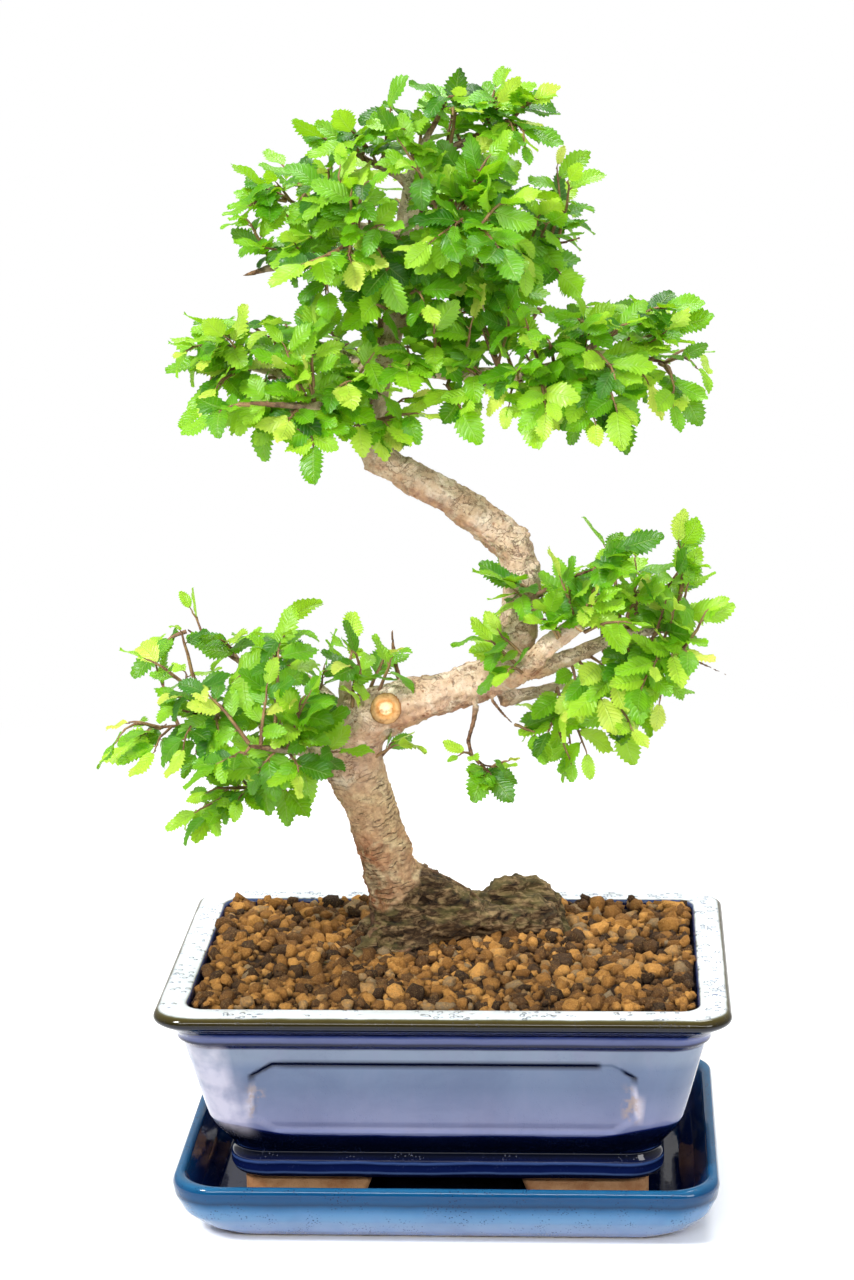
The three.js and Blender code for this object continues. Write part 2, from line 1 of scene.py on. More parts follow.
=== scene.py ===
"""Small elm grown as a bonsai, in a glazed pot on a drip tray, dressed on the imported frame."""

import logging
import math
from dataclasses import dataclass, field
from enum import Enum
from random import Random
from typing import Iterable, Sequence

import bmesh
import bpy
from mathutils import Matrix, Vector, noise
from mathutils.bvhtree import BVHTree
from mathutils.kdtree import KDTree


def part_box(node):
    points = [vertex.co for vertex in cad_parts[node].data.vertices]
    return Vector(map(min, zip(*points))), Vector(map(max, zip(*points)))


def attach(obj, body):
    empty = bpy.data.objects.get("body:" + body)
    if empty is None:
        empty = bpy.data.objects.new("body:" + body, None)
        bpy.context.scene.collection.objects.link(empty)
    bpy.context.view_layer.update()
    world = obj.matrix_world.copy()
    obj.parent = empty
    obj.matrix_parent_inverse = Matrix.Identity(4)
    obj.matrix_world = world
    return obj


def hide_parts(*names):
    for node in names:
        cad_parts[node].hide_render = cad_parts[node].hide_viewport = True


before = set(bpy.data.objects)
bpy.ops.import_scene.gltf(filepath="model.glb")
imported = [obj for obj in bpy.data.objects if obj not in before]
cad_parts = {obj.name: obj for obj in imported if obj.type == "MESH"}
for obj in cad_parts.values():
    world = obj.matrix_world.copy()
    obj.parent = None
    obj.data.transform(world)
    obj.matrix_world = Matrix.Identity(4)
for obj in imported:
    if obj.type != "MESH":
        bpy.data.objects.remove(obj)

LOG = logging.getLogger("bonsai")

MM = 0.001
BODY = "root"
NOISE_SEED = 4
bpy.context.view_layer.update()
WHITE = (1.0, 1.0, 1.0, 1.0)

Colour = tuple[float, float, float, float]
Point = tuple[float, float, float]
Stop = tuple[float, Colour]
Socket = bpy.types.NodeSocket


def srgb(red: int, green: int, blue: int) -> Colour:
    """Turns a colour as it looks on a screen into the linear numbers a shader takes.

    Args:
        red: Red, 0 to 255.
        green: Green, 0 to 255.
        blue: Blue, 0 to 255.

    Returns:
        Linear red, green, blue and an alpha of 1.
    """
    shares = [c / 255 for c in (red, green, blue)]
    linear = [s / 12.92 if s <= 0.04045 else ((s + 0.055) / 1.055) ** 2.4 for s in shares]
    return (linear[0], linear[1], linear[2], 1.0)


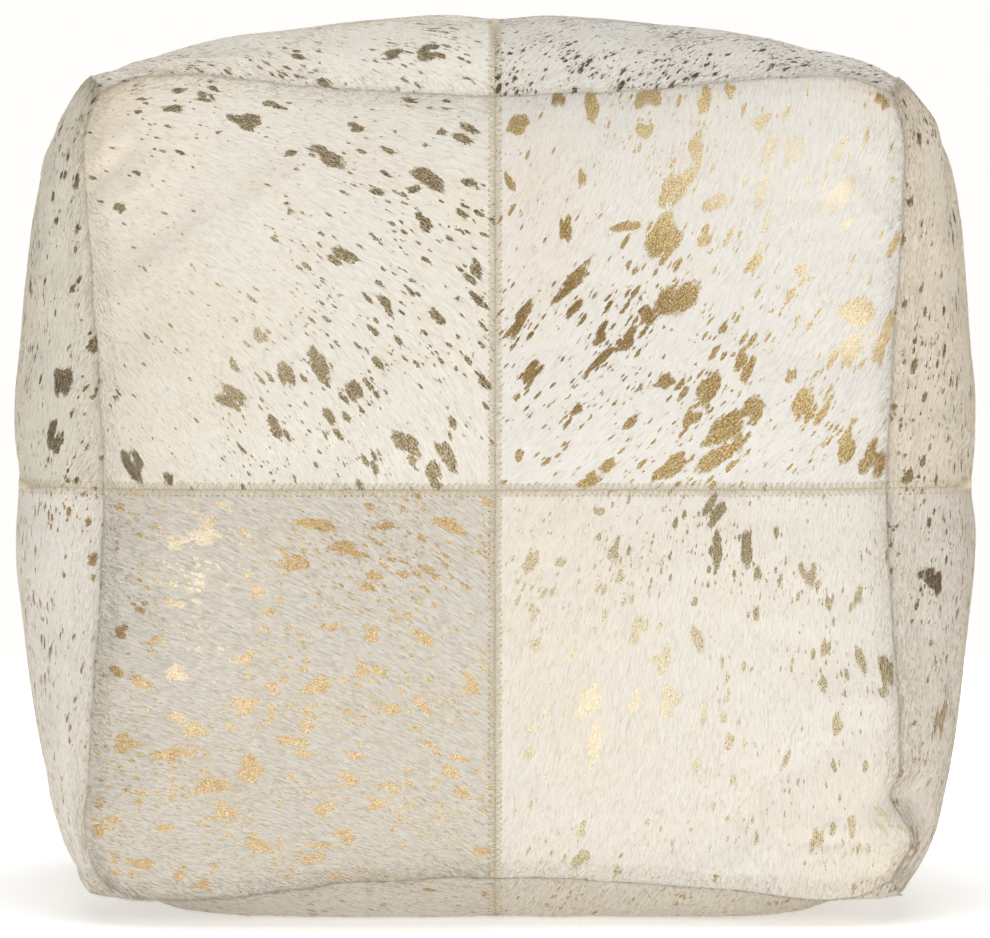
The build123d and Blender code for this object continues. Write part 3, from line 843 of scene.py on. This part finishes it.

Task prompt → Pull every line containing "code" from the data.

Final result →
The three.js and Blender code for this object continues. Write part 2, from line 1 of scene.py on. More parts follow.
The build123d and Blender code for this object continues. Write part 3, from line 843 of scene.py on. This part finishes it.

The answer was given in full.